Жибинов сказал, что Строев — его товарищ еще с Иркутска. С тех еще времен они имели дискуссии о нашей школе. С приездом Строева в Ленинград его споры с Жибиновым о нашем деле стали еще яростнее. Не принимая идеологических предпосылок нашей школы, Строев «под моим яростным напором — вы ведь знаете, во мне есть инородческая сибирская кровь, — говорил Жибинов, — и коли я за что возьмусь, так не скоро отступлюсь, начал »делать" свои картины, расстался со старым «этюдным» письмом. За этот приезд я снова говорил с ним о вас — он теперь уже не порет прежней чепухи.
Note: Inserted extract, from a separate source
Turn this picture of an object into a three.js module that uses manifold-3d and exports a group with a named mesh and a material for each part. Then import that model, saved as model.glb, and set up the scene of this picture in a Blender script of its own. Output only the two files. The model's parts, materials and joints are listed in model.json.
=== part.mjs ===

Но к вам идти еще не решается. Я его сегодня звал с собою. Он не пошел: стесняется".
Жибинов был у меня и 16 июля. Мы так заговорились 16-го, что я думаю — он еле-еле попадет на поезд. Статью в иркутской газете, где упомянут Жибинов, писал некто Ротенберг. Он будто бы получил образование «искусствоведа» в Киеве. Вторая статья, где упомянут Жибинов, написана Серебровским из Владивостока, это — художник, пользующийся там влиянием. Т.к. Жибинов — из младшего комсостава Красной Армии, его вызывали по начальству для объяснений после статьи Ротенберга о его работах.